Pretty unfeasible I would think..

> If your domain requires that edits are saved in multiple documents,
> the complexity grows. If you can control replication, and ensure that
> each user has a node to themselves, then you can treat edits between
> replications as a transaction, and the application can roll back any
> thing that has happened since the last outbound replication. It would
> require a library between the UI and storage if you want to make that
> simple for the user.

Fairly unfeasible for a database with 1m+ users.. and I imagine it won't
be particularly fast to re-replicate the whole db on failure.

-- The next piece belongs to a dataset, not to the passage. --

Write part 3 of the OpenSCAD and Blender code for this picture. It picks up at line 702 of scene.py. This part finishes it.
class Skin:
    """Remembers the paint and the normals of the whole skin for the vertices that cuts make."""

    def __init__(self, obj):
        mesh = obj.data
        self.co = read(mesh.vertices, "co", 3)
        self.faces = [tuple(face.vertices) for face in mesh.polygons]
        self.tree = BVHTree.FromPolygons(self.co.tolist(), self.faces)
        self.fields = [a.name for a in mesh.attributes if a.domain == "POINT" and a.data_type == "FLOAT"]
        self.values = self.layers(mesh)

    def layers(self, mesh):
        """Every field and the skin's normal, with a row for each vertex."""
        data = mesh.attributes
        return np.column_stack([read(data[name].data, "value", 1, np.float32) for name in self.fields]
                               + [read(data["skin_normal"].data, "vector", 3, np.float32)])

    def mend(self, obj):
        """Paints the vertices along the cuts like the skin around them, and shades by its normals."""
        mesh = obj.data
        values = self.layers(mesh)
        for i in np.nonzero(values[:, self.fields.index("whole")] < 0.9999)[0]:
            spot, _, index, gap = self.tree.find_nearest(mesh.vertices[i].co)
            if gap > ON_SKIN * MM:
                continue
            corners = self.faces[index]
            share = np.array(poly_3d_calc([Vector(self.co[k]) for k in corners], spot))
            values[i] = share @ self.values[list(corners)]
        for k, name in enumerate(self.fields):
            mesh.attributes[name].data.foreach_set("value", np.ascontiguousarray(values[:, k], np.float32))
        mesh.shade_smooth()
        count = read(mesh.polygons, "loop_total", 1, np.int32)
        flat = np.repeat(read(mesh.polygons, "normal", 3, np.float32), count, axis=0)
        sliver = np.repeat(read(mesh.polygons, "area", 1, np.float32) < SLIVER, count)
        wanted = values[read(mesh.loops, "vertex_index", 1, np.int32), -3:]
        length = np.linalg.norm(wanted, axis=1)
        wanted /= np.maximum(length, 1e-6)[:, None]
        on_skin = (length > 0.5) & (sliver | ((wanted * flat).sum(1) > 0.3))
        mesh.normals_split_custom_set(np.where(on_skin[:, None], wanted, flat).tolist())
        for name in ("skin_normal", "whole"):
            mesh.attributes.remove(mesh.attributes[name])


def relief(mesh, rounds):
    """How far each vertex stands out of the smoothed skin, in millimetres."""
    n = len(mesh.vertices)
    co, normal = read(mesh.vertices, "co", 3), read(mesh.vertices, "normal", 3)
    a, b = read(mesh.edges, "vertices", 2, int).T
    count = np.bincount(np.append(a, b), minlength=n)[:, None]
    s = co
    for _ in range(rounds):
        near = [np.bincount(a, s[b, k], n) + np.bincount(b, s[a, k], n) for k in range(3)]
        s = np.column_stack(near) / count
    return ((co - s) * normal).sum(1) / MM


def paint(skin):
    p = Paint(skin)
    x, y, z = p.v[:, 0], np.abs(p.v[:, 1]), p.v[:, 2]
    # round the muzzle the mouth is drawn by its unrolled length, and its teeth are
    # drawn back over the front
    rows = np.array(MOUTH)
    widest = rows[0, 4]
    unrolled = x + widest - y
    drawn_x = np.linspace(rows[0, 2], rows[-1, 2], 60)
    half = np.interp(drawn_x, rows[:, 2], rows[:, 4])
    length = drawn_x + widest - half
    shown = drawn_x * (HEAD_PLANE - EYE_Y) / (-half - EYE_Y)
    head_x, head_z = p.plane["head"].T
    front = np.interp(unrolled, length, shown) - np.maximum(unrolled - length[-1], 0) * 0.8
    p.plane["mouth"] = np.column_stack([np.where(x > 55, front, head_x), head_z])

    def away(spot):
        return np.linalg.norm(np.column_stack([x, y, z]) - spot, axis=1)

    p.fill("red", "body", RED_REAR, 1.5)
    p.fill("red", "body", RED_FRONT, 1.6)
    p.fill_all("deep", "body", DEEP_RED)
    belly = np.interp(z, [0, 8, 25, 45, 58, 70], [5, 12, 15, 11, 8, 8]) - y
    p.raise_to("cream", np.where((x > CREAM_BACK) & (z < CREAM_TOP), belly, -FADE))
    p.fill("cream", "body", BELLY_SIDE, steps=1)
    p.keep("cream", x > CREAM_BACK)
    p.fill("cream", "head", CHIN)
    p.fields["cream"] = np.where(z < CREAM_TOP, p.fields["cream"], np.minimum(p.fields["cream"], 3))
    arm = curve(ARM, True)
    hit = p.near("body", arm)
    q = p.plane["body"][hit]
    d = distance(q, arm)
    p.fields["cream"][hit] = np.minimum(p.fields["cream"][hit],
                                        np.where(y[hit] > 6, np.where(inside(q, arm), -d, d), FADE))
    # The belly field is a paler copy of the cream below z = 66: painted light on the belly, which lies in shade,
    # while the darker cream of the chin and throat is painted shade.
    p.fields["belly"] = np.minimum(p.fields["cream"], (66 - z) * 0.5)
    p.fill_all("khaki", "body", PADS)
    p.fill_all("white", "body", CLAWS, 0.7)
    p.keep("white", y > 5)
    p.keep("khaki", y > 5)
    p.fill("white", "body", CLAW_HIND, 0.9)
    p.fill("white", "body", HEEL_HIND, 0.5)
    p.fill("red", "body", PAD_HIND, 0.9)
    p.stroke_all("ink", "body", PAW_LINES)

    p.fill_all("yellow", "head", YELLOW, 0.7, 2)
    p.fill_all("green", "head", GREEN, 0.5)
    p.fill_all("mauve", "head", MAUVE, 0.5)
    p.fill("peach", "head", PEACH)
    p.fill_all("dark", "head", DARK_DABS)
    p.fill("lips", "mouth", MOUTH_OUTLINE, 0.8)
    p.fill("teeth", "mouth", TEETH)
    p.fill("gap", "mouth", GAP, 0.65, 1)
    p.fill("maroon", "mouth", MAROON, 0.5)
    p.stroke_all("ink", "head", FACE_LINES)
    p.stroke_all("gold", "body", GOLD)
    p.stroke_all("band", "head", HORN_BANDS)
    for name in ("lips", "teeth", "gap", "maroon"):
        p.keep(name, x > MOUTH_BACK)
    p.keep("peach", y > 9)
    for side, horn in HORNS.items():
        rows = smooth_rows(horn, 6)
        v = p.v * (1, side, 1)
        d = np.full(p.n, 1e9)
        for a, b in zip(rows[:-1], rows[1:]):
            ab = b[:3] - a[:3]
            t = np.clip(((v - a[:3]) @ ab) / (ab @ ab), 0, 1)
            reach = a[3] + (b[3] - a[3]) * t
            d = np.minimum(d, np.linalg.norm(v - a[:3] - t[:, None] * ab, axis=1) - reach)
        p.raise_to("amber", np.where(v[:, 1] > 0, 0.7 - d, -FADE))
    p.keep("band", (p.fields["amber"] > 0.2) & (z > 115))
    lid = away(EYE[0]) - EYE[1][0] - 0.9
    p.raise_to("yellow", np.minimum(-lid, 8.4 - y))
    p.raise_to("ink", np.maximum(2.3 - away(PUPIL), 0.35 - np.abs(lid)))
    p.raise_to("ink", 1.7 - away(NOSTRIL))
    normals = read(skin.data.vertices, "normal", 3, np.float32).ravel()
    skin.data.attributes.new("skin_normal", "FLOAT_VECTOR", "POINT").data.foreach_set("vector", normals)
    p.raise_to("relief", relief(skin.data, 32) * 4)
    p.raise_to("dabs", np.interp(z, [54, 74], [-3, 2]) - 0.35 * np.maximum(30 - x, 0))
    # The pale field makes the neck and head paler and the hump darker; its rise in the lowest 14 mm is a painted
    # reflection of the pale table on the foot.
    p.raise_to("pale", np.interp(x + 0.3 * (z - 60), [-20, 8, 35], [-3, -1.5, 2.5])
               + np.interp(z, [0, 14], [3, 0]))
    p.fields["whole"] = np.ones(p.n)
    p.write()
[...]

> If you are working in an environment where the application can't treat
> replication as a (soft) transaction boundary (hot-swap, or multiple
> concurrent users) then you'll need to break updates out into
> individual documents. A user can start an interactive transaction, and
> mark all updates with the transaction id. Then you can use a view to
> show only updates that are associated with a closed transaction.
> In this explicit-transaction use case, non-committed updates may be
> replicated, and it is the responsibility of the application to read
> data through a view which only shows updates that belong to finished
> transactions.

Which isn't particularly straightforward either and you lose lots of
couchdb features (like conflict management) plus, as you say, you need
to monitor replication etc..

> The upshot is that bulk_docs can't and shouldn't give you any powers
> that you don't have available with the individual document APIs, but
> that doesn't mean your application can't provide those sorts of
> interfaces.

The upshot appears to be that CouchDB is limited to only changing a
single document at a time through a user interface (unless you want to
add lots of work to handle conflicts).. Could I have a confirmation of
this so I can blog about it. It's a pretty fundamental restriction and
one I'm sure people who want to use CouchDB would want to know about.